Seen this way, Archaic smiles and stiff poses stop being signs of failure. They become signatures of a moment in progress, when Greek artists are testing how far they can push stone and clay toward life without abandoning clarity and order.
Conclusion
The Archaic period in Greek art is not just a gap-filler between “before” and “after”. It is the place where we can watch Greek visual culture learn new tricks in slow motion. Patterns from geometric art do not vanish; they stretch to frame funerals and myths on vases. Simple volumes in early figures do not disappear; they fill out into kouroi and korai that stand at the threshold of full naturalism. Wooden shrines do not simply get bigger; they crystallize into stone temples that coordinate architecture, sculpture and ritual space.
If we follow that path carefully, the Archaic period starts to feel less “archaic” and more experimental, even modern in its problem-solving. Artists are working under real constraints: hard stone, limited tools, traditional expectations.

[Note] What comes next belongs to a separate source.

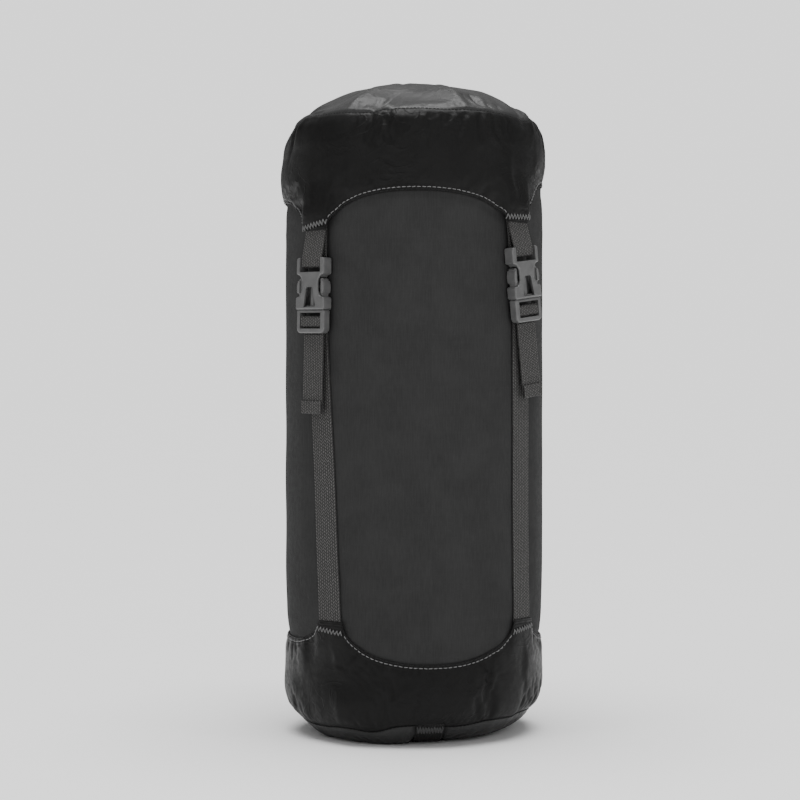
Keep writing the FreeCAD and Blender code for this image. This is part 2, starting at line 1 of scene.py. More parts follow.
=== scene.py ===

Within those limits they test proportions, refine faces and try out new narrative arrangements. Later Classical works often get the spotlight, but they build directly on this century or so of trial and error. Without Archaic schemes and figures, there is no Classical perfection.
Next time you stand in front of an Archaic statue or temple fragment, try to imagine both directions at once. Look backward, and you can still sense the ghost of geometric bands and earlier Aegean bodies. Look forward, and you can almost see contrapposto and Classical calm waiting just a few small adjustments away. In that double vision, the Archaic period reveals itself for what it really is: a bridge where geometry and full human presence finally meet.